Return all of the data exactly as given.
(begin)
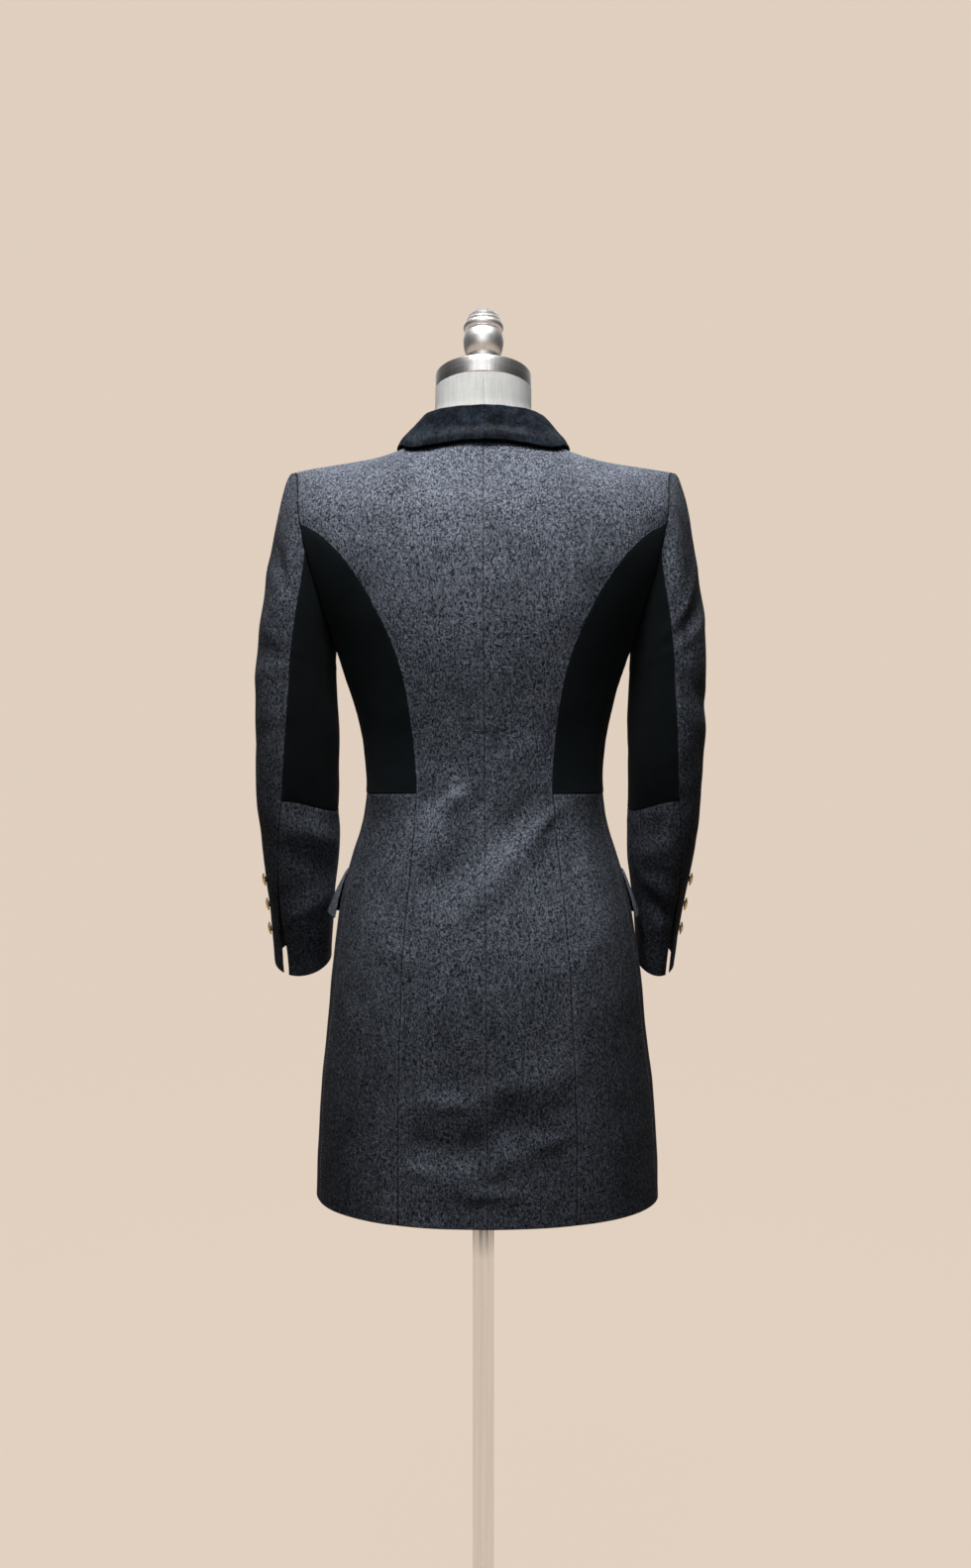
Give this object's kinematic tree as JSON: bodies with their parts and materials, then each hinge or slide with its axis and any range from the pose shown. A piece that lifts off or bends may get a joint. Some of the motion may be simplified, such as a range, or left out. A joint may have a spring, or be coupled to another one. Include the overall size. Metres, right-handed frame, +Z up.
{
  "type": "double-breasted denim jacket on a dress form",
  "caption": "Long fitted double-breasted jacket in washed black denim with dark side panels, on a limbless dress form with a turned finial, pole and round base.",
  "frame": {"origin": "centre of the underside of the stand's round base, on the floor", "axes": "+Z up along the pole, -Y towards the jacket's front, +X towards its wearer's left"},
  "size_m": [0.4786, 0.38, 1.5428],
  "materials": {
    "denim": "washed black denim, mottled with paler threads",
    "black_wool": "plain near-black cloth, matt",
    "collar_cloth": "dark denim, less washed",
    "button_metal": "plain domed metal buttons, gold tone",
    "linen": "pale linen cover",
    "brushed_steel": "brushed steel",
    "chrome": "polished steel tube"
  },
  "bodies": {
    "root": {"back_left": "denim", "side_back_left": "black_wool", "side_front_left": "black_wool", "skirt_back_left": "denim", "skirt_front_left": "denim", "front_left": "denim", "lapel_left": "collar_cloth", "sleeve_upper_left": "denim", "sleeve_under_left": "black_wool", "sleeve_forearm_left": "denim", "flap_left": "denim", "back_right": "denim", "side_back_right": "black_wool", "side_front_right": "black_wool", "skirt_back_right": "denim", "skirt_front_right": "denim", "front_right": "denim", "lapel_right": "collar_cloth", "sleeve_upper_right": "denim", "sleeve_under_right": "black_wool", "sleeve_forearm_right": "denim", "flap_right": "denim", "collar": "collar_cloth", "button_1_left": "button_metal", "button_1_right": "button_metal", "button_2_left": "button_metal", "button_2_right": "button_metal", "button_3_left": "button_metal", "button_3_right": "button_metal", "cuff_button_1_left": "button_metal", "cuff_button_1_right": "button_metal", "cuff_button_2_left": "button_metal", "cuff_button_2_right": "button_metal", "cuff_button_3_left": "button_metal", "cuff_button_3_right": "button_metal", "form_torso": "linen", "neck_cap": "brushed_steel", "finial": "brushed_steel", "pole": "chrome", "base": "brushed_steel"}
  },
  "joints": []
}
(end)
* Exercise result
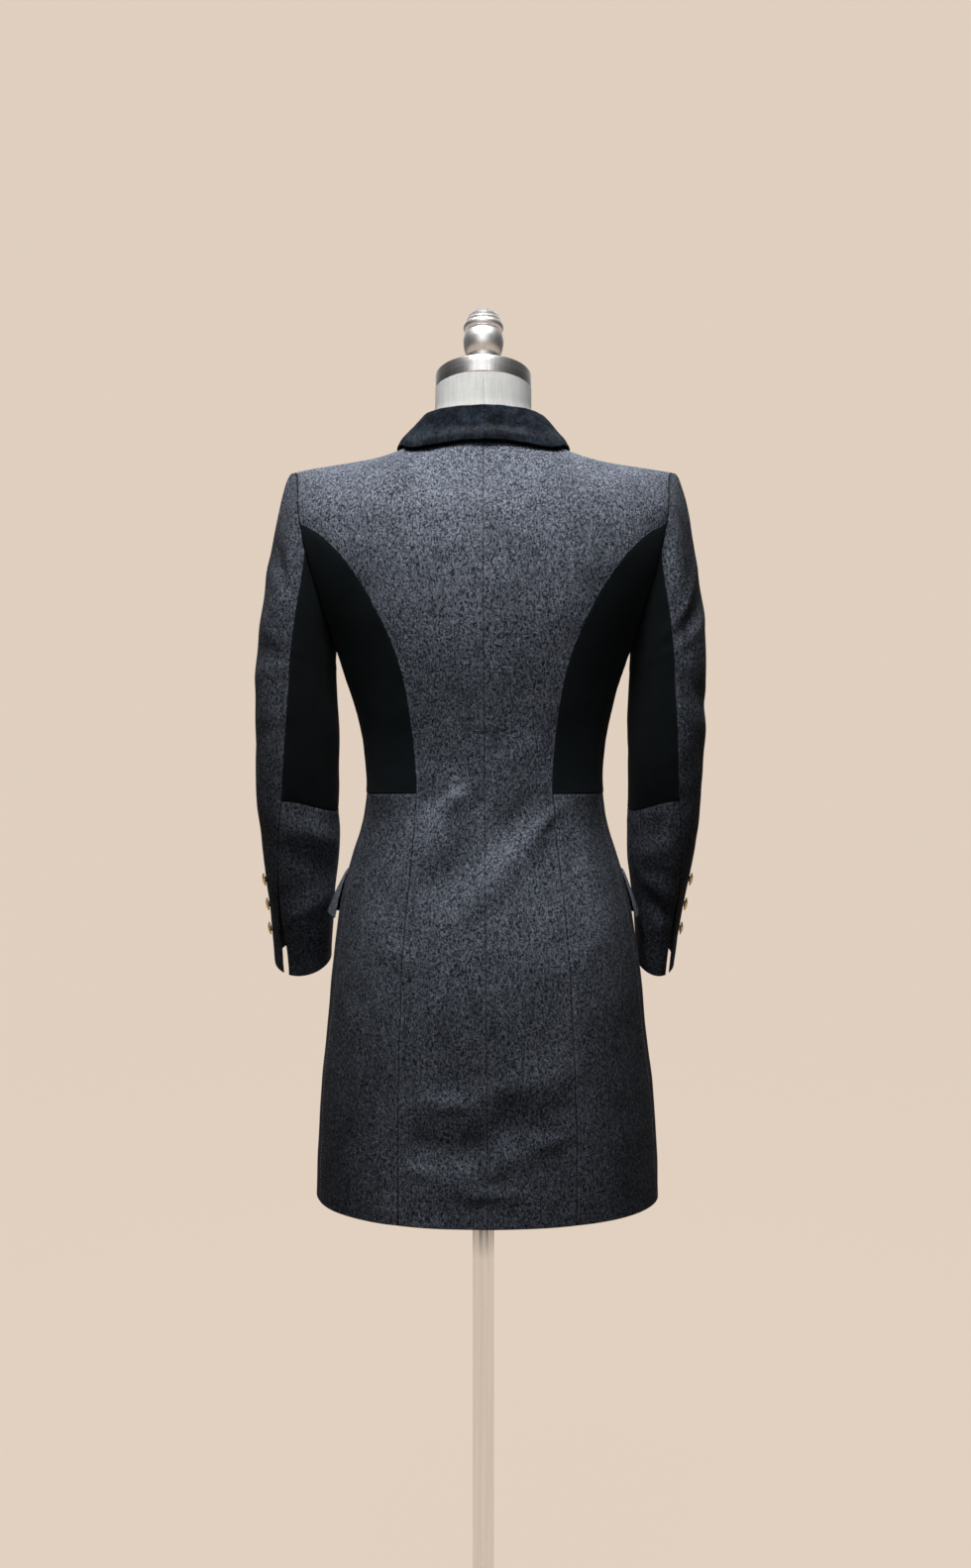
Give this object's kinematic tree as JSON: bodies with their parts and materials, then each hinge or slide with its axis and any range from the pose shown. A piece that lifts off or bends may get a joint. Some of the motion may be simplified, such as a range, or left out. A joint may have a spring, or be coupled to another one. Include the overall size. Metres, right-handed frame, +Z up.
{
  "type": "double-breasted denim jacket on a dress form",
  "caption": "Long fitted double-breasted jacket in washed black denim with dark side panels, on a limbless dress form with a turned finial, pole and round base.",
  "frame": {"origin": "centre of the underside of the stand's round base, on the floor", "axes": "+Z up along the pole, -Y towards the jacket's front, +X towards its wearer's left"},
  "size_m": [0.4786, 0.38, 1.5428],
  "materials": {
    "denim": "washed black denim, mottled with paler threads",
    "black_wool": "plain near-black cloth, matt",
    "collar_cloth": "dark denim, less washed",
    "button_metal": "plain domed metal buttons, gold tone",
    "linen": "pale linen cover",
    "brushed_steel": "brushed steel",
    "chrome": "polished steel tube"
  },
  "bodies": {
    "root": {"back_left": "denim", "side_back_left": "black_wool", "side_front_left": "black_wool", "skirt_back_left": "denim", "skirt_front_left": "denim", "front_left": "denim", "lapel_left": "collar_cloth", "sleeve_upper_left": "denim", "sleeve_under_left": "black_wool", "sleeve_forearm_left": "denim", "flap_left": "denim", "back_right": "denim", "side_back_right": "black_wool", "side_front_right": "black_wool", "skirt_back_right": "denim", "skirt_front_right": "denim", "front_right": "denim", "lapel_right": "collar_cloth", "sleeve_upper_right": "denim", "sleeve_under_right": "black_wool", "sleeve_forearm_right": "denim", "flap_right": "denim", "collar": "collar_cloth", "button_1_left": "button_metal", "button_1_right": "button_metal", "button_2_left": "button_metal", "button_2_right": "button_metal", "button_3_left": "button_metal", "button_3_right": "button_metal", "cuff_button_1_left": "button_metal", "cuff_button_1_right": "button_metal", "cuff_button_2_left": "button_metal", "cuff_button_2_right": "button_metal", "cuff_button_3_left": "button_metal", "cuff_button_3_right": "button_metal", "form_torso": "linen", "neck_cap": "brushed_steel", "finial": "brushed_steel", "pole": "chrome", "base": "brushed_steel"}
  },
  "joints": []
}